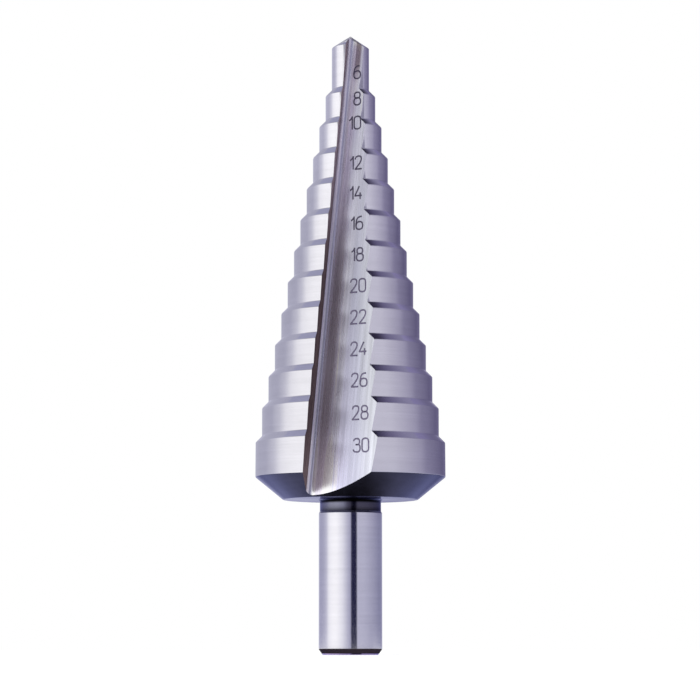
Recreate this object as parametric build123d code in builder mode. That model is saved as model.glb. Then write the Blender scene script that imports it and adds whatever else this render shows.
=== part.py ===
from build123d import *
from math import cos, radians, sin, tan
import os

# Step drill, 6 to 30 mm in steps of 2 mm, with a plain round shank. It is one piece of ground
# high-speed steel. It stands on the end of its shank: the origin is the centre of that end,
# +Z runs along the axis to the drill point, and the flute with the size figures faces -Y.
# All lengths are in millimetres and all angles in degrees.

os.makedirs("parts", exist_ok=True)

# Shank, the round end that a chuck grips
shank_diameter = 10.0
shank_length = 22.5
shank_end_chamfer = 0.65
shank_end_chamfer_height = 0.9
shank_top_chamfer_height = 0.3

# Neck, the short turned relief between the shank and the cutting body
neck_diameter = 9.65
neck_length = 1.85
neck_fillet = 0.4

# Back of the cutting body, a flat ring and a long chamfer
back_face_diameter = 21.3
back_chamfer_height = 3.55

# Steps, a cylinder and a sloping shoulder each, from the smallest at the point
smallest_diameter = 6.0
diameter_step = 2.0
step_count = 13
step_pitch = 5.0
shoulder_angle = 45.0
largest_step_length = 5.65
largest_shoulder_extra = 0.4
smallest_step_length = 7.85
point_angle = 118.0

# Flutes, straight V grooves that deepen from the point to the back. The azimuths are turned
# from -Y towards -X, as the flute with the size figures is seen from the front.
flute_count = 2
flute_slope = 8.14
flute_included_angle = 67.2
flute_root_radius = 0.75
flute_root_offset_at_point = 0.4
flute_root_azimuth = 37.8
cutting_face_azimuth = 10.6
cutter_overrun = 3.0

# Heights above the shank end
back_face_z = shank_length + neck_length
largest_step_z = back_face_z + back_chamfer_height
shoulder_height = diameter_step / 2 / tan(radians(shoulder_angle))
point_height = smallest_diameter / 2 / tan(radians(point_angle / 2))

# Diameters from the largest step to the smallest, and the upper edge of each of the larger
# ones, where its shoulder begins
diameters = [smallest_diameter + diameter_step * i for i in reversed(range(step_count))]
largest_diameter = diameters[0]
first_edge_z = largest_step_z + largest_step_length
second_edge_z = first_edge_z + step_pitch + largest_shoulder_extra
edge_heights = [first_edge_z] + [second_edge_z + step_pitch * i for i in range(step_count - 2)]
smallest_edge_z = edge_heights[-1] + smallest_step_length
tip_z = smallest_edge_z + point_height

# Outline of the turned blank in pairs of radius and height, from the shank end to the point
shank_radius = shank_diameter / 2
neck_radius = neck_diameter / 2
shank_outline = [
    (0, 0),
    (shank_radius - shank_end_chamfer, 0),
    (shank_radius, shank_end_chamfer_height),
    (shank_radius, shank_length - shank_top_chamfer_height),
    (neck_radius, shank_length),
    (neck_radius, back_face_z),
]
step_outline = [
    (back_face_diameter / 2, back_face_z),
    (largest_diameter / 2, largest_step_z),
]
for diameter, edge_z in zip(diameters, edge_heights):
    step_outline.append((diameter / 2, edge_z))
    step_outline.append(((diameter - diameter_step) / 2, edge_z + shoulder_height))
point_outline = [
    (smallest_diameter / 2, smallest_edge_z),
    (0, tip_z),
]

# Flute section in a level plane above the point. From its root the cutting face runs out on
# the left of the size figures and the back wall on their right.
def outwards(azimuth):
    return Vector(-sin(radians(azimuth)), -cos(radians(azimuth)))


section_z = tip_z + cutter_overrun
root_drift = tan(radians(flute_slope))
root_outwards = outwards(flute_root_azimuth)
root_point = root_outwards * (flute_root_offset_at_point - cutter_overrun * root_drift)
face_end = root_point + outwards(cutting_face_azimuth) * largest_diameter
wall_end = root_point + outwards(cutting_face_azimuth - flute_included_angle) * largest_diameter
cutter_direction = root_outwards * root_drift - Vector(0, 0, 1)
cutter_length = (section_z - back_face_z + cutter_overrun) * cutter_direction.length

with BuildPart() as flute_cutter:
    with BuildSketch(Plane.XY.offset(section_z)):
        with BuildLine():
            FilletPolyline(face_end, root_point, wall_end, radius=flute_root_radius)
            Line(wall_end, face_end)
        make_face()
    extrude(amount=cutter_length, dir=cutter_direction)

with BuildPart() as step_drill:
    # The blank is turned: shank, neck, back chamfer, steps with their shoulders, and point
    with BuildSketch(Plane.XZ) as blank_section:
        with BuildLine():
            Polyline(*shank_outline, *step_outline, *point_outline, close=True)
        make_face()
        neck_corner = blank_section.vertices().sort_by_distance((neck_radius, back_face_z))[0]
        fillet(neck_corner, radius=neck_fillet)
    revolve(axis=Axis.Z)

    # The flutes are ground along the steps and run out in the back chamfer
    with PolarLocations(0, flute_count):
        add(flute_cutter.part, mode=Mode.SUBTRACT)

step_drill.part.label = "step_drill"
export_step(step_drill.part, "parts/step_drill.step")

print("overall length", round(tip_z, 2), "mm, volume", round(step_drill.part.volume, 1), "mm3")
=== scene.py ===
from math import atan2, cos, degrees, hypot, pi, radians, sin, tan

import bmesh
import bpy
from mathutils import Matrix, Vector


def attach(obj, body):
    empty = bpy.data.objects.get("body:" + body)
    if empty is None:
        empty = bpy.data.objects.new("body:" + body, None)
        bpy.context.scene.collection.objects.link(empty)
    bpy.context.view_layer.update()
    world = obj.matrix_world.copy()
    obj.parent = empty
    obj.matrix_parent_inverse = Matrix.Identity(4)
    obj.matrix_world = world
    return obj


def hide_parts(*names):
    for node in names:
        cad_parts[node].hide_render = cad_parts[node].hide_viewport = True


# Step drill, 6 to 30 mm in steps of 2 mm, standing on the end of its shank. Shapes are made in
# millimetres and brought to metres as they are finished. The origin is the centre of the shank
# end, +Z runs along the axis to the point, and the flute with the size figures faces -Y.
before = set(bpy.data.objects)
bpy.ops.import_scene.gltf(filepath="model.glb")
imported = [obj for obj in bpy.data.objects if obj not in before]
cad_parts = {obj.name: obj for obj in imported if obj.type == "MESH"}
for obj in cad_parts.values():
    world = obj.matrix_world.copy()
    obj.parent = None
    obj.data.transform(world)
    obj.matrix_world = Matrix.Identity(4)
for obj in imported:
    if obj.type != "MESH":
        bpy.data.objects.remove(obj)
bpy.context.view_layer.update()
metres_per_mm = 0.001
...
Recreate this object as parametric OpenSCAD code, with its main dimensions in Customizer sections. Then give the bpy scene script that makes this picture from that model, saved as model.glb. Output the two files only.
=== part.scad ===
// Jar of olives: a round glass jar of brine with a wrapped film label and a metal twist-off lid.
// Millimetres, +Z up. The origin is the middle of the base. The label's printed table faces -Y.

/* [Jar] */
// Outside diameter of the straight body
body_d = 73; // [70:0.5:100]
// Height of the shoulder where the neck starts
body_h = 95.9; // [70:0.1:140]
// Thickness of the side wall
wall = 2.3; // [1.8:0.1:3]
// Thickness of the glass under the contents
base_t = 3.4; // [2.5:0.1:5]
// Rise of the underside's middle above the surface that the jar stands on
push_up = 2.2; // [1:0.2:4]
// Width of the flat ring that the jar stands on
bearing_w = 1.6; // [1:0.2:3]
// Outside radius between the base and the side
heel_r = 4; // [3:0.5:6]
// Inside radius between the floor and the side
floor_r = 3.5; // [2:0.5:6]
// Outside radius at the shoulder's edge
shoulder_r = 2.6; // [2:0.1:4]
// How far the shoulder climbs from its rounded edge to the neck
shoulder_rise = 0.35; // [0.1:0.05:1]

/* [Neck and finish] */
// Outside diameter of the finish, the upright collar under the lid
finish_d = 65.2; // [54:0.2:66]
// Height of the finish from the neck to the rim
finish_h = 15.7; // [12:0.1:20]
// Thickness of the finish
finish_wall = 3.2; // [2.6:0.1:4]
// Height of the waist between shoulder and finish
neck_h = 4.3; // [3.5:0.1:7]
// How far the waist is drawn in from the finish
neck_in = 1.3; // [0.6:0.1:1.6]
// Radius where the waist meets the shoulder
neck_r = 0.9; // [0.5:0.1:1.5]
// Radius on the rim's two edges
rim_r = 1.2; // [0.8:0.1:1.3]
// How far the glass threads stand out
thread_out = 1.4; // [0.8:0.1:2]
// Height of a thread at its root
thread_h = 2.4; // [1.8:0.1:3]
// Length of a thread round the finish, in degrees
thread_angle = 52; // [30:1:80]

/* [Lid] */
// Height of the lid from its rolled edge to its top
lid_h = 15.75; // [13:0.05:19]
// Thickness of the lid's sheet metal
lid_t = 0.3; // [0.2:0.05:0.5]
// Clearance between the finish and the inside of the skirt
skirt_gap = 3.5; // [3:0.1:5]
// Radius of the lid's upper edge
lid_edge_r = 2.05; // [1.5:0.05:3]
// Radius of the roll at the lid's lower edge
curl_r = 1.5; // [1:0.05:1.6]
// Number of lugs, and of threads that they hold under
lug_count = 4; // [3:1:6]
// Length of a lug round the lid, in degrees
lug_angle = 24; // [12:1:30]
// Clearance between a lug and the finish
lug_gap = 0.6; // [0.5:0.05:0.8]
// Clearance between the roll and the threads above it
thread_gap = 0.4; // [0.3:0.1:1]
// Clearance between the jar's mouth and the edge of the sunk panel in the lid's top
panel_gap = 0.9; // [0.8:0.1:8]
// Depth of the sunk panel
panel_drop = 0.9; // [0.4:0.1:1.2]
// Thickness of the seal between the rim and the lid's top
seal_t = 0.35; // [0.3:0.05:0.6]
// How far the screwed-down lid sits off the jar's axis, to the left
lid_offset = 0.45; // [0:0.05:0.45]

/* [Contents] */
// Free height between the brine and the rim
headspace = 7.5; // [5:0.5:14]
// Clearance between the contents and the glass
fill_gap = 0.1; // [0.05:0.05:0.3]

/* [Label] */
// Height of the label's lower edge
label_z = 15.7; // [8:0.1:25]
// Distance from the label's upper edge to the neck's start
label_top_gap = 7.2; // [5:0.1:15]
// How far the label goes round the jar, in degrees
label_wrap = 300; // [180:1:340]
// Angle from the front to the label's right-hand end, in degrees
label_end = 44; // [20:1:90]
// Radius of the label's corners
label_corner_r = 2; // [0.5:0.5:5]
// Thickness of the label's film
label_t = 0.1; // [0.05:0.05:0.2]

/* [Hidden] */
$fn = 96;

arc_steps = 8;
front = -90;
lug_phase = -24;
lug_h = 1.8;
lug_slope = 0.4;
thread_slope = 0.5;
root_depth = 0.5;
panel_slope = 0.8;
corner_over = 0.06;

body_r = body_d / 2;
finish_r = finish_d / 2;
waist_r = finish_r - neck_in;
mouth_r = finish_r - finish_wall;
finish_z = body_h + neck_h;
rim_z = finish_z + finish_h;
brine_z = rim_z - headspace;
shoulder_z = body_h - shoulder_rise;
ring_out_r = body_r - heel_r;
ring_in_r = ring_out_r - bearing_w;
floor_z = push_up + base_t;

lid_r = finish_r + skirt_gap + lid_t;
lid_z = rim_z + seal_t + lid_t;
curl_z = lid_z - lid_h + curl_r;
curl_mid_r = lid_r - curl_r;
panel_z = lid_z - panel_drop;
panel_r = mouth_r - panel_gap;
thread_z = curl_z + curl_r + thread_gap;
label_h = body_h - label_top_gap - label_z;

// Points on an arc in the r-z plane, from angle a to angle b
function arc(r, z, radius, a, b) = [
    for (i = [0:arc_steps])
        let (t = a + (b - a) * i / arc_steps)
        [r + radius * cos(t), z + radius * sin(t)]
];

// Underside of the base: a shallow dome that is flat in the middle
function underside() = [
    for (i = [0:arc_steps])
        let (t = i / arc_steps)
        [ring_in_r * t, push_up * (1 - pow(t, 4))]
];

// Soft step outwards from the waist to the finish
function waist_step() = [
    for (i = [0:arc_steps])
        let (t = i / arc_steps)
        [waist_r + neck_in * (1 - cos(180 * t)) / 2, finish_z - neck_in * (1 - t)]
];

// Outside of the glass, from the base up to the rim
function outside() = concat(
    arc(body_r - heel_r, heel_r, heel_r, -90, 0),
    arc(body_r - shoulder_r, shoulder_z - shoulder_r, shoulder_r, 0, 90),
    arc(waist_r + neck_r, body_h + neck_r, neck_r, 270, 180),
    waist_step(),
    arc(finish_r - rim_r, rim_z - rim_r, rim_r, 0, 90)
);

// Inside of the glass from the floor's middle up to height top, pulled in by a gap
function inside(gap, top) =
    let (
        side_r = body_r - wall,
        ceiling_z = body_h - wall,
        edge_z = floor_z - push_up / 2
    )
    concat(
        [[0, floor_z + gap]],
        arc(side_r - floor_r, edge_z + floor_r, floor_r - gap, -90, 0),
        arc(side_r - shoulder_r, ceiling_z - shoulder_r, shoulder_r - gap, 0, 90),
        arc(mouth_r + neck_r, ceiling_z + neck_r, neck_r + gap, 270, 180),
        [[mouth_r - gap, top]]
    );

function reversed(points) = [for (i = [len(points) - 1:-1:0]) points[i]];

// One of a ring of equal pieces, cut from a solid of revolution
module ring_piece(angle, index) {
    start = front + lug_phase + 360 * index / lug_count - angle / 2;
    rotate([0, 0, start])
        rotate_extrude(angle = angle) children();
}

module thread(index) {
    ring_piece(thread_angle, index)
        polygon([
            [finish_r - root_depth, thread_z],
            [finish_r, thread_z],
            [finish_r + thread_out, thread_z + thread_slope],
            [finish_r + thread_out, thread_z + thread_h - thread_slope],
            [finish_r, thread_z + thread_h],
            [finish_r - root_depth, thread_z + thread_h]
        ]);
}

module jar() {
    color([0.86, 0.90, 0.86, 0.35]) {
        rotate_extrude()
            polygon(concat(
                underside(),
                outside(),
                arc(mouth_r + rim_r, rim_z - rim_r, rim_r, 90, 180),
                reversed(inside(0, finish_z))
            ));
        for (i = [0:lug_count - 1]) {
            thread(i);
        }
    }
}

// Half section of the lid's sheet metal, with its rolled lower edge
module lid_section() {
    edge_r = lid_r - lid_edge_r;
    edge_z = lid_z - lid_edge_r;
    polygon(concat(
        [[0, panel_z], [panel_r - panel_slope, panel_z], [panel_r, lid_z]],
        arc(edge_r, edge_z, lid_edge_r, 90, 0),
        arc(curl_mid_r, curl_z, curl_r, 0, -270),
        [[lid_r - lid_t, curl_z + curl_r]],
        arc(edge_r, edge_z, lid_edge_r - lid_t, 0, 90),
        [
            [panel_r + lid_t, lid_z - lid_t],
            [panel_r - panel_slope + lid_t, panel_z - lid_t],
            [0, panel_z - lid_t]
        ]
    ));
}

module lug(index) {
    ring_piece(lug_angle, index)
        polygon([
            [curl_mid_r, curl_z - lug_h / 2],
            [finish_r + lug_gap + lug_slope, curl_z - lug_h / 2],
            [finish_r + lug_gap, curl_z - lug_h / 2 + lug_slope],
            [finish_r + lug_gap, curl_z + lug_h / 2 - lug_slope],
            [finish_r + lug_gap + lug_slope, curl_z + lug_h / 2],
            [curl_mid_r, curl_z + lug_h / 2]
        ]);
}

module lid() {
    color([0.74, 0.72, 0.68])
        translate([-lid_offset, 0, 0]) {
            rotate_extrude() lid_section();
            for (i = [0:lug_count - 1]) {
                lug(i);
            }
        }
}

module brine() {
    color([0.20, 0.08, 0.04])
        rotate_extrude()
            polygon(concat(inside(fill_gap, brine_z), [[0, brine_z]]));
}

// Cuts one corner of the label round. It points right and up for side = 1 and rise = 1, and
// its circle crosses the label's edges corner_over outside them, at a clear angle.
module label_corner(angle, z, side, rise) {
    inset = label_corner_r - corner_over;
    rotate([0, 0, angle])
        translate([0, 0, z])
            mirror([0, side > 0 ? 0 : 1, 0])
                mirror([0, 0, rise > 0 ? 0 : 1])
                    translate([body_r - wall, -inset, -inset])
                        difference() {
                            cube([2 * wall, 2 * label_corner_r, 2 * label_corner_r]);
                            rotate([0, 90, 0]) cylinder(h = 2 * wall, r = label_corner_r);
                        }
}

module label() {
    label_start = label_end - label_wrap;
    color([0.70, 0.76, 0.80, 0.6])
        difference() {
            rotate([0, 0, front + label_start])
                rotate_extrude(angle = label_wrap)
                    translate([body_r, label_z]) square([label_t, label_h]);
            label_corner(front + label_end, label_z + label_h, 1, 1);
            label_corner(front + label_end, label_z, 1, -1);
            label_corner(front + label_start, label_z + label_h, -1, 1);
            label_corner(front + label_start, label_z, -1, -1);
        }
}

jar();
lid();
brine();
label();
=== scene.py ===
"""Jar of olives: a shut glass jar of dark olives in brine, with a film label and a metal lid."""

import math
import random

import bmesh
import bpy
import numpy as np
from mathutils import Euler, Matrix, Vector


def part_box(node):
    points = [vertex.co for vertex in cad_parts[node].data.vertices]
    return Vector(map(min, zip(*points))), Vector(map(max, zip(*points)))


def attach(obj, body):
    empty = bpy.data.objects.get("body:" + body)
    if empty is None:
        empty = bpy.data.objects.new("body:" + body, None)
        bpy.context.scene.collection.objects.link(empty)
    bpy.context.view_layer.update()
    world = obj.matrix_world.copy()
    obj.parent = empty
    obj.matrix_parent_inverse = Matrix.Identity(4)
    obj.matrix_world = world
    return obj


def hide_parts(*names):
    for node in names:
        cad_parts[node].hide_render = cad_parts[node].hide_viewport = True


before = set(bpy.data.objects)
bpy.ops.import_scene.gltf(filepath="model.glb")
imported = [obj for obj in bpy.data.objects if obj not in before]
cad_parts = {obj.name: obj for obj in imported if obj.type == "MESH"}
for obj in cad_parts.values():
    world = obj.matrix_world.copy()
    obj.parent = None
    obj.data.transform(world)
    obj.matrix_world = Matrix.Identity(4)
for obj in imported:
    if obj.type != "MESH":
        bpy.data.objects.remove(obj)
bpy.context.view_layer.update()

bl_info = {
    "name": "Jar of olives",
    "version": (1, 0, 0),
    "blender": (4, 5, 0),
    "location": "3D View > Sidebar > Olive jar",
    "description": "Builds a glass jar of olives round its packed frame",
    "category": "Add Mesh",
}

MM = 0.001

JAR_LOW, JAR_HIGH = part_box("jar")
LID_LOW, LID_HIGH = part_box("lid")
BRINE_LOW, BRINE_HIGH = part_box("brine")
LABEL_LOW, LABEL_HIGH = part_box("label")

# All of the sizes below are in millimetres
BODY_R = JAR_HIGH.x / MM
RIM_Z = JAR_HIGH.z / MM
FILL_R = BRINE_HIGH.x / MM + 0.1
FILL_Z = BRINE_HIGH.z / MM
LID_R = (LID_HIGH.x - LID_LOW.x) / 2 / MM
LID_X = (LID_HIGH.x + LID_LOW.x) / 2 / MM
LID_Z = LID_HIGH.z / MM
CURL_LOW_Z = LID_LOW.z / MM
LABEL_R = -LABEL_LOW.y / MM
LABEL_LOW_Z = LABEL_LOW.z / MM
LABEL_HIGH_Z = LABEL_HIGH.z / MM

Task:
Retype the portion of the data above that starts on the line with "label_corner(front + label_end, label_z +" and finishes on the line with "zip(*points))), Vector(map(max, zip(*points)))", including both of those lines.

Final result:
            label_corner(front + label_end, label_z + label_h, 1, 1);
            label_corner(front + label_end, label_z, 1, -1);
            label_corner(front + label_start, label_z + label_h, -1, 1);
            label_corner(front + label_start, label_z, -1, -1);
        }
}

jar();
lid();
brine();
label();
=== scene.py ===
"""Jar of olives: a shut glass jar of dark olives in brine, with a film label and a metal lid."""

import math
import random

import bmesh
import bpy
import numpy as np
from mathutils import Euler, Matrix, Vector


def part_box(node):
    points = [vertex.co for vertex in cad_parts[node].data.vertices]
    return Vector(map(min, zip(*points))), Vector(map(max, zip(*points)))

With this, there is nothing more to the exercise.